Jakarta. Health Minister Budi Gunadi Sadikin has suspected the government's Covid-19 test reporting application's complicated user interface kept laboratories from reporting the complete test data on time, distorting key indicators for assessing the pandemic situation in Indonesia.  

Budi said laboratories prioritized reporting positive polymerase chain reaction (PCR) test results over the negative ones to ensure the infected person can enter isolation as soon as possible, a critical step considering that it was usual for many in Indonesia to wait three to seven days for the result.   

"Because the amount of data is so large and the user interface is complicated, many [laboratories opt to] punch in the positive results first, leaving out many negative results," Budi said in a press conference on Wednesday. 
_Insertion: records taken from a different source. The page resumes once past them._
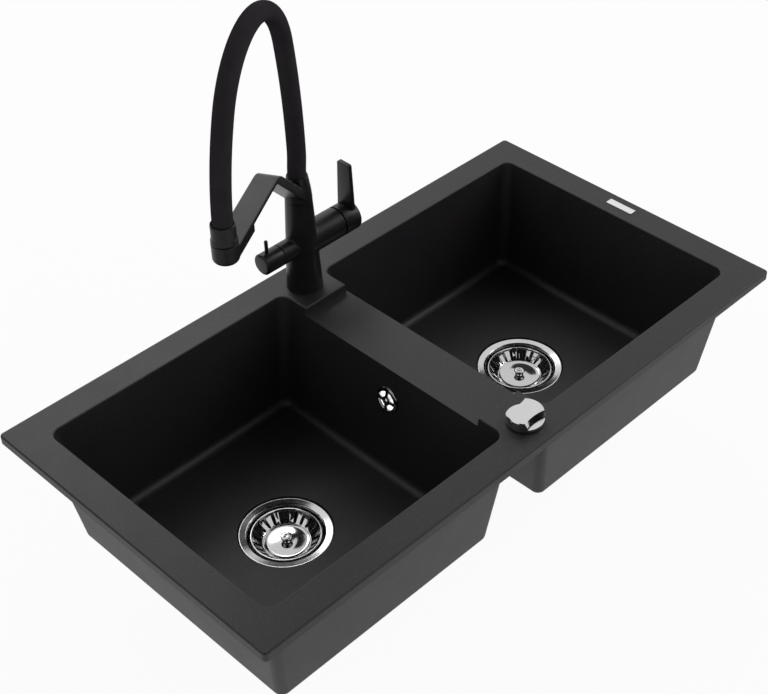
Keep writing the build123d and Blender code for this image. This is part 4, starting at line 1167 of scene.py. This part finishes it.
@dataclass
class SprayHead:
    """The sleeve that joins the hose to the spray head in the arm's cup."""

    x: float = -194.856
    y: float = 63.5
    top: float = 11.0
    outline: Profile = (
        (5.5, 222.5), (13.9, 222.5), (14.4, 223.0), (14.4, 225.3), (14.0, 226.6), (13.5, 228.4),
        (13.3, 230.0), (13.3, 242.6), (13.1, 244.2), (12.6, 245.0), (11.8, 244.8), (11.7, 227.3),
        (5.5, 227.3), (5.5, 222.5))

    def build(self) -> None:
        """Makes the sleeve."""
        sleeve = lathe("sleeve", self.outline, (self.x, self.y, self.top), steps=80)
        soften(sleeve, 0.25, angle=35)
        install(sleeve, "spout", Coat().material("sleeve_coat"), ["head_sleeve"], 28)


@dataclass
class Underside:
    """Threads and nuts that fix the tap and the remote control under the rim."""

    tap_y: float = 176.0
    thread: Thread = Thread(root=14.4, crest=15.2, pitch=1.5, flank=0.45, flat=0.2,
                            top=-13.0, first=-13.5, last=-29.0, end=-30.5)
    tap_nut: Nut = Nut("tap_nut", 36.0, 10.0, 15.06, (0.0, 176.0, -19.5))
    knob_nut: Nut = Nut("knob_nut", 30.0, 7.0, 12.06, (0.0, -180.0, -14.5))
    brass: Metal = Metal((0.62, 0.46, 0.22), (0.52, 0.37, 0.16), 0.26, Lay.CLOUDED)

    def build(self) -> None:
        """Makes the shank's thread and the nuts."""
        thread = lathe("shank_thread", self.thread.profile(), (0.0, self.tap_y, 0.0), steps=72)
        install(thread, "sink", self.brass.material("thread_brass"))
        install(self.tap_nut.build(), "sink", self.brass.material("nut_brass"),
                ["fixing_nut"])
        install(self.knob_nut.build(), "sink", Plastic().material("nut_plastic"),
                ["plug_nut"])


@dataclass
class Plate:
    """The blank plate on the right of the rim."""

    x: float = 392.4
    top: float = 11.0
    size: tuple[float, float, float] = (10.5, 40.0, 0.8)
    steel: Metal = Metal((0.80, 0.79, 0.80), (0.70, 0.69, 0.70), 0.22, Lay.ALONG_Y)

    def build(self) -> None:
        """Makes the plate with a soft edge."""
        plate = block("plate", self.size, (self.x, 0.0, self.top + self.size[2] / 2))
        soften(plate, 0.3, 3)
        install(plate, "sink", self.steel.material("plate_brushed"), ["badge_plate"])


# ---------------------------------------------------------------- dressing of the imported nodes
BLACK_PLASTIC = Plastic(body=(0.03, 0.03, 0.03), shade=(0.02, 0.02, 0.02))
SHARED_FINISHES: dict[str, Composite | Coat | Silicone] = {
    "composite": Composite(), "tap_black": Coat(), "hose_silicone": Silicone(),
    "seal_rubber": Silicone(roughness=0.6)}
OWN_FINISHES: dict[str, Metal | Plastic] = {
    "drain_steel": Metal(), "basket_steel": Metal(), "pull_steel": Metal(), "knob_chrome": Metal(),
    "screw_steel": Metal(), "rosette_chrome": Metal(roughness=0.12),
    "plate_steel": Metal(lay=Lay.ALONG_Y),
    "valve_brass": Metal((0.60, 0.44, 0.20), (0.50, 0.35, 0.15), 0.3, Lay.CLOUDED),
    "waste_plastic": Plastic(), "cartridge_plastic": BLACK_PLASTIC,
    "outlet_plastic": BLACK_PLASTIC, "ring_black": BLACK_PLASTIC}


def dress(node: str, material: bpy.types.Material) -> None:
    """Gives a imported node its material.

    Args:
        node: The node's name.
        material: The material for all its faces.
    """
    mesh = frame["nodes"][node].data
    if mesh.materials:
        for number in range(len(mesh.materials)):
            mesh.materials[number] = material
    else:
        mesh.materials.append(material)


def own_material(node: str, slot: str) -> bpy.types.Material:
    """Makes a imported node's own material, with a turned metal's lines round the node's middle.

    Args:
        node: The node's name.
        slot: Its material slot.

    Returns:
        The material.
    """
    finish = OWN_FINISHES[slot]
    if isinstance(finish, Metal) and finish.lay is Lay.ROUND:
        low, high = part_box(node)
        finish = replace(finish, centre=tuple((low + high) / 2))
    return finish.material(f"{node}_{slot}")


def main() -> None:
    """Builds the studio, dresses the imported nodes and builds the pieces."""
    logging.basicConfig(level=logging.INFO, format="%(message)s")
    Camera().build()
    Studio().build()
    shared = {slot: finish.material(slot) for slot, finish in SHARED_FINISHES.items()}
    for part in frame["record"]["subparts"]:
        node, slot = part["node"], part["material_slot"]
        dress(node, shared[slot] if slot in shared else own_material(node, slot))
    for piece in (Waste("left", -202.0), Waste("right", 202.0), Overflow(), PlugKnob(), Lever(),
                  FilterKnob(), SprayHead(), Underside(), Plate()):
        piece.build()
        log.info("built %s", type(piece).__name__)


if __name__ == "__main__":
    main()
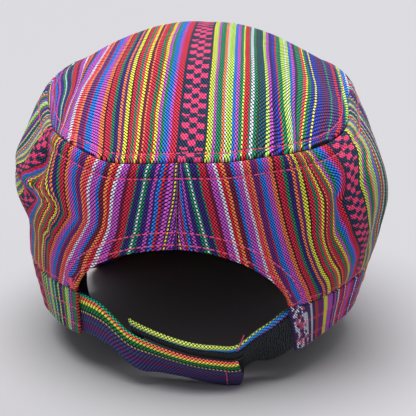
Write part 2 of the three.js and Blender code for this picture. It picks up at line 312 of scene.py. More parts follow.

On the other hand, the laboratories' decision would artificially increase the daily positivity rate — the ratio between positive test results and the total tests conducted on that day. 

Hours after the press conference, the Health Ministry reported a whopping 97 percent positivity rate on Wednesday, with 9,687 out of 9,991 tests turned out positive. That brought the seven-day average positive rate spiked to 40 percent on Wednesday, a level the country has never seen since last April, after steadily rising from 20 percent in the past two months.  

The World Health Organization (WHO) recommends a positivity rate of under 5 percent to indicate that a country traces and tests enough suspects to control the pandemic. 

Budi said the ministry is working to improve the user interface for its test-reporting application to make it easier for laboratories, hospitals, and other health facilities to submit reports.

"We think that with more data, including negative results, it will make our positivity rate reflect the real number," Budi said.

The exclusion of negative results may also explain a dramatic drop in the number of daily tests. The rolling seven-day average for the daily test was at 25,533 on Wednesday, down 43 percent from its peak of 44,878 on Jan 29. 

The drop in the number of tests has caused the public to question the country's daily Covid-19 cases number, which has been declining since the beginning of the month. The decline did not square with the fact that the number of Covid-19 suspects continues to increase. There were 83,916 people suspected of having Covid-19 on Wednesday, up 14 percent so far this month, according to the ministry's data.